Dans ce camp où étaient également détenus d’importants cadres du Parti Communiste, le trotskyste Bourhis et le « renégat » Guéguin furent calomniés et mis en quarantaine par les partisans français de Staline, au point que l’historien trotskyste Rodolphe Prager écrit à propos de Pierre Guéguin : « la haine de ses anciens camarades le voua à une existence difficile « plus pénible encore que la sienne » selon les propres dire de Bourhis qui ne fut pas non plus ménagé ».
Désignés comme otages, Marc Bourhis, Pierre Guéguin et leurs 25 camarades tombèrent sous les balles nazies l’après-midi du 22 octobre à la carrière de la Sablière à Châteaubriant.
Aux 27 de Châteaubriant, aux 48 otages désignés par les autorités françaises et fusillés en représailles par les nazis, nous devons le même hommage. Mais cet hommage exige que chacun d’eux soit reconnu dans son identité politique.
Marc Bourhis était militant de la 4e internationale, militant trotskyste. En 1945, sa famille fit d’ailleurs graver sur sa tombe « Militant du Parti communiste internationaliste ». Le 19 octobre 1945, plus de mille personnes assistèrent à un meeting du PCI à Concarneau à la tribune duquel prirent place le père de Marc Bourhis et la veuve de Pierre Gueguin, ce qui n’empêcha pas des militants communistes d’attaquer la tribune. En octobre 1946, Alice Bourhis, veuve de Marc, fit publier dans le journal du PCI La Vérité la mise au point suivante :
« Chers camarades,
A la veille de ce 22 octobre, où le PCF s’apprête à grand renfort de propagande, à commémorer l’anniversaire du massacre des vingt-sept otages de Châteaubriant, je crois que La Vérité se doit de faire la mise au point suivante.

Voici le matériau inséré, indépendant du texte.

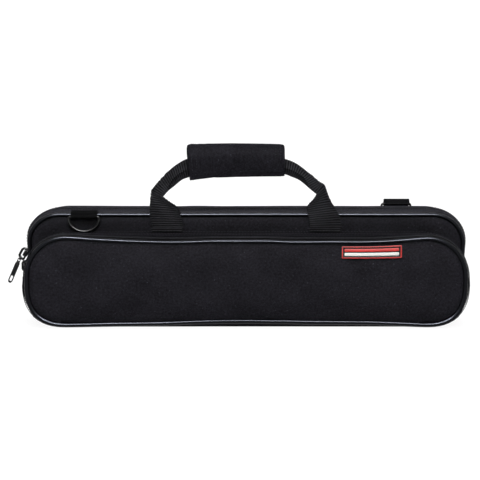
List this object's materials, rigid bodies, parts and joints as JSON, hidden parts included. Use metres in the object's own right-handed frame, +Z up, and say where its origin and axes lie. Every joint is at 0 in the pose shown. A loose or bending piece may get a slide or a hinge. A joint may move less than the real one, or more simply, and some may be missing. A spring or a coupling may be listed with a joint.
{
  "type": "flute case",
  "caption": "Soft zipped flute case with shaped insert, front accessory pocket, webbing carrying handle and strap rings.",
  "frame": {"origin": "middle of the rear half's flat base, on the surface the case stands on", "axes": "+X along the case towards its right end seen from the front, +Y towards the back, +Z up"},
  "size_m": [0.4357, 0.1128, 0.1698],
  "materials": {
    "black_metal": "satin",
    "foam": "matte",
    "nylon": "matte",
    "patch_rubber": "matte",
    "piping": "satin",
    "plush": "matte",
    "stripe_red": "satin",
    "stripe_white": "satin",
    "webbing": "matte",
    "zip_tape": "matte"
  },
  "bodies": {
    "rear_half": {"rear_foam_shell": "foam", "flute_insert": "plush", "rear_panel": "nylon", "rear_gusset": "nylon", "rear_piping": "piping", "rear_main_zip_tape": "zip_tape", "rear_hinge_strip": "nylon", "rear_d_ring_tab": "webbing"},
    "lid": {"lid_foam_shell": "foam", "lid_pad": "plush", "lid_front_panel": "nylon", "lid_gusset": "nylon", "lid_piping": "piping", "lid_main_zip_tape": "zip_tape", "lid_hinge_strip": "nylon", "front_d_ring_tab": "webbing", "handle_tail_left": "webbing", "handle_tail_right": "webbing", "pocket_gusset": "nylon", "pocket_base_strip": "nylon", "pocket_rear_zip_tape": "zip_tape"},
    "pocket_flap": {"pocket_front_panel": "nylon", "pocket_piping": "piping", "pocket_front_zip_tape": "zip_tape", "label_patch": "patch_rubber", "label_stripe_red": "stripe_red", "label_stripe_white": "stripe_white"},
    "handle": {"handle_strap": "webbing", "handle_grip": "webbing"},
    "front_ring": {"front_d_ring": "black_metal"},
    "rear_ring": {"rear_d_ring": "black_metal"},
    "main_slider": {"main_slider": "black_metal"},
    "main_pull": {"main_pull_link": "black_metal", "main_pull_tab": "black_metal"},
    "pocket_slider": {"pocket_slider": "black_metal"},
    "pocket_pull": {"pocket_pull_link": "black_metal", "pocket_pull_tab": "black_metal"}
  },
  "joints": [
    {"name": "lid_hinge", "type": "hinge", "parent": "rear_half", "child": "lid", "pos_m": [0, -0.0165, 0], "axis": [1, 0, 0], "range_deg": [0, 118]},
    {"name": "pocket_flap_hinge", "type": "hinge", "parent": "lid", "child": "pocket_flap", "pos_m": [0, -0.0835, 0.0018], "axis": [1, 0, 0], "range_deg": [0, 80]},
    {"name": "handle_fold", "type": "hinge", "parent": "lid", "child": "handle", "pos_m": [0, -0.0534, 0.09], "axis": [1, 0, 0], "range_deg": [0, 85]},
    {"name": "front_ring_swing", "type": "hinge", "parent": "lid", "child": "front_ring", "pos_m": [-0.1535, -0.0536, 0.1006], "axis": [-1, 0, 0], "range_deg": [0, 165]},
    {"name": "rear_ring_swing", "type": "hinge", "parent": "rear_half", "child": "rear_ring", "pos_m": [0.152, 0.0213, 0.1052], "axis": [1, 0, 0], "range_deg": [0, 165]},
    {"name": "main_zip_slide", "type": "slide", "parent": "rear_half", "child": "main_slider", "axis": [0, 0, 1], "range_m": [-0.01, 0.02]},
    {"name": "main_pull_swing", "type": "hinge", "parent": "main_slider", "child": "main_pull", "pos_m": [-0.21806, -0.0165, 0.04295], "axis": [0, 1, 0], "range_deg": [0, 50]},
    {"name": "pocket_zip_travel", "type": "hinge", "parent": "lid", "child": "pocket_slider", "pos_m": [-0.16862, -0.075, 0.0473], "axis": [0, 1, 0], "range_deg": [-20, 50]},
    {"name": "pocket_pull_swing", "type": "hinge", "parent": "pocket_slider", "child": "pocket_pull", "pos_m": [-0.2105, -0.075, 0.06531], "axis": [0, 1, 0], "range_deg": [-4, 54]}
  ]
}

A la « Sablière » où furent exécutés les vingt-sept orages, a été érigé un monument. Diverses plaques commémoratives y sont déposées. En août 1945, le PCI y fait apposer une plaque à la mémoire de Marc. Une quinzaine de jours après, alors que nous nous sommes rendus à l’exhumation des corps de Marc et de Pierre Guéguen’, nous constatons la disparition de la plaque du PCI. Evidemment aucune autre ne manque. Celle du PCI seule a disparu.
Qui a commis le sacrilège ? Qui donc cette plaque gênait-elle au point de profaner ce monument ? Evidemment elle contredisait la plaque qui porte : « A la mémoire des vingt-sept membres du PCF ». Il ne faut pas qu’on sache que Marc Bourhis tombé sous les balles nazies était trotskyste. Les scrupules les embarrassent peu ! Le stalinien Carriou ne vient-il pas de déclarer publiquement dans un meeting à Brest, que, si Marc fut pris comme otage, c’est qu’il y eut « erreur ».
Aujourd’hui aucun historien sérieux ne conteste l’appartenance de Marc Bourhis à la 4e internationale. Mais trop souvent encore on « oublie » de mentionner qu’il était trotskyste et que son ami et camarade Pierre Guéguin s’était rapproché des trotskystes. Cette page sombre de l’histoire du mouvement ouvrier où des militants trotskystes furent pourchassés comme « hitléro-trotskystes » ne peut être oubliée même si elle doit être tournée à jamais.
En dévoilant cette plaque rappelant que les dépouilles de Jules Auffret, Guy Mocquet et Marc Bourhis furent inhumées dans ce cimetière du Petit-Auverné, c’est bien au militant du Parti Communiste, au militant de la Jeunesse Communiste et au militant de la 4e internationale, que nous rendons hommage. Et en leurs noms aux 48 otages de Châteaubriant, Nantes et du Mont-Valérien.
Jean-Noël BADAUD - David BLANCHARD - Jean BRUNACCI - Sandra CORMIER - Robert HIRSCH - Henri LE DEM - François PRENEAU - Eric THOUZEAU - Catherine TOUCHEFEU
Historien.ne.s, militant.e.s politiques ou syndicalistes, les signataires de cet hommage partagent, depuis des décennies, le même intérêt pour cette période tragique et héroïque de notre histoire, persuadés que le souvenir des 48 otages accompagnera à jamais notre combat commun pour une société enfin libérée de tout mal, de toute oppression et de toute violence.